--- begin RECORDS SUPPLIED ---

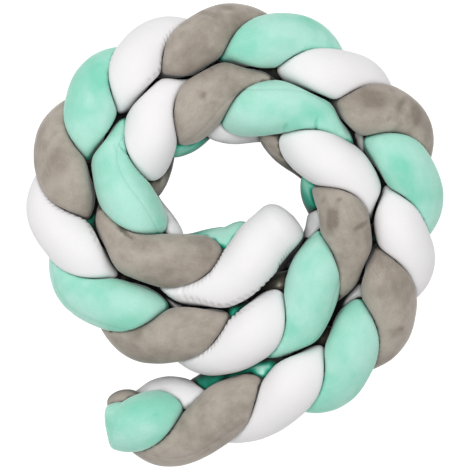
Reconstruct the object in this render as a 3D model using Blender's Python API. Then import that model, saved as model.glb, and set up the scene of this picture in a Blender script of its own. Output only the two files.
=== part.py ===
"""Crib bumper: three stuffed velvet tubes in one plait, laid in a flat coil of two turns.

Every tube follows one centre line through the plait.  Its cloth is round where it
is free.  Where it presses on another tube, on the next turn of the coil or on the
floor, it stops half way to that neighbour, so the tubes meet without passing
through each other.

Metres, +Z up.  The coil rests on z = 0 and is seen from above as in the photo,
+X to the right and +Y to the top.
"""
import math

import bpy
import numpy as np

# ---------------------------------------------------------------- sizes, metres
TUBE_RADIUS = 0.0375        # a stuffed tube that nothing presses on
PLAIT_HALF_WIDTH = 0.035    # how far a centre line swings to either side
PLAIT_HALF_DEPTH = 0.014    # how far it swings over and under
CROSSING_LIFT = 0.006       # how much higher it lies as it crosses inward
LUMP_FULLNESS = 0.05        # share by which a tube is fuller where it lies on top
FULLEST_AFTER = 0.62        # crossings after its own, where it's fullest
CLOTH_GAP = 0.0050          # left between two tubes that press on each other
END_LENGTH = 0.036          # over which a tube's end closes
END_SQUARENESS = 2.6        # 2 would be a round end, more is blunter

BULGE_LIMIT = 1.25          # most that a squeezed tube swells where it's free
BULGE_PASSES = 2
CONTACT_SHARPNESS = 14      # how tight the corner between two contacts is
FLOOR_EASE = 1.03           # the corner at the floor starts this much early

# How far to look for a neighbour, and how much of its own line a tube skips.
REACH = 2.1 * TUBE_RADIUS * (1 + LUMP_FULLNESS) * BULGE_LIMIT
OWN_SKIP = 0.022
SAME_TURN = 1.7             # crossings: nearer than this is the same turn

# Resolution of the solids.
SECTIONS = 200              # along a tube
POINTS_AROUND = 15
LINE_STEP = 0.004           # of the centre lines that neighbours are measured to

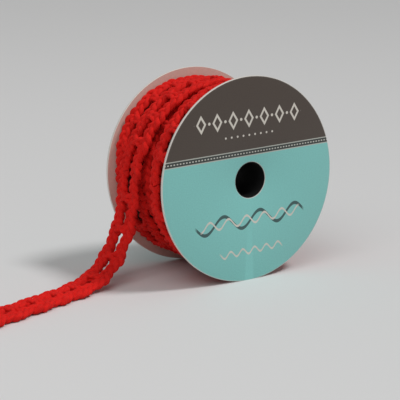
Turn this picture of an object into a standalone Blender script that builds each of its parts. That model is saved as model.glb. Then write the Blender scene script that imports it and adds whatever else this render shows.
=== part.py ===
"""Openwork crochet ribbon wound on a card reel, with its loose end running out over the table.

Metres, +Z up. The reel stands on the two flat feet of its card flanges, its axle lies along Y and its
printed front flange faces -Y. The ribbon leaves the reel on the -X side. The origin is at the middle of
the bottom of the whole object's box.
"""

from math import atan2, cos, degrees, hypot, pi, radians, sin

import bmesh
import bpy
from mathutils import Vector

# The reel: two printed card discs on a moulded hub.
FLANGE_RADIUS = 0.035
REEL_WIDTH = 0.036
CARD_THICKNESS = 0.0009
SPINDLE_HOLE_RADIUS = 0.0062
HUB_RADIUS = 0.010
FOOT_DEPTH = 0.00015
SEAT_GAP = 0.0003
FLANGE_STEPS = 80
HUB_STEPS = 48

# The ribbon: two crocheted cords, side by side, joined by a bar of stitches at each repeat.
CORD_WIDTH = 0.0042
RIBBON_THICKNESS = 0.0026
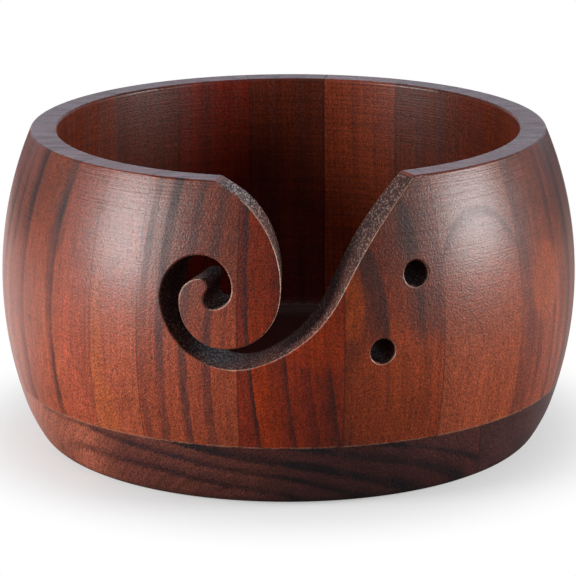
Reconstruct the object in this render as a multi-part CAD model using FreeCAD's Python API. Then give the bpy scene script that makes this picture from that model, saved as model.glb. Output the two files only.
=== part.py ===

--- end RECORDS SUPPLIED ---

§ **WHAT TO WORK ON**: Print the material above verbatim, first line through the line containing "of two turns.", both included.

§ **EXERCISE ANSWER**:
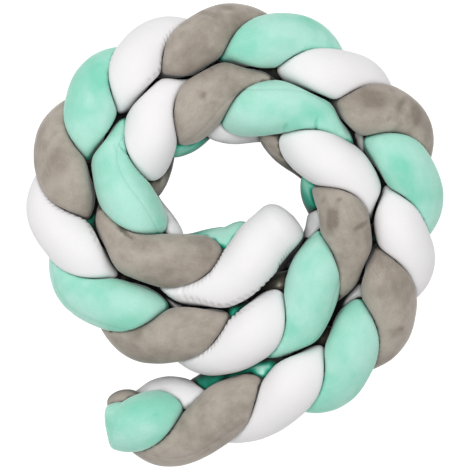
Reconstruct the object in this render as a 3D model using Blender's Python API. Then import that model, saved as model.glb, and set up the scene of this picture in a Blender script of its own. Output only the two files.
=== part.py ===
"""Crib bumper: three stuffed velvet tubes in one plait, laid in a flat coil of two turns.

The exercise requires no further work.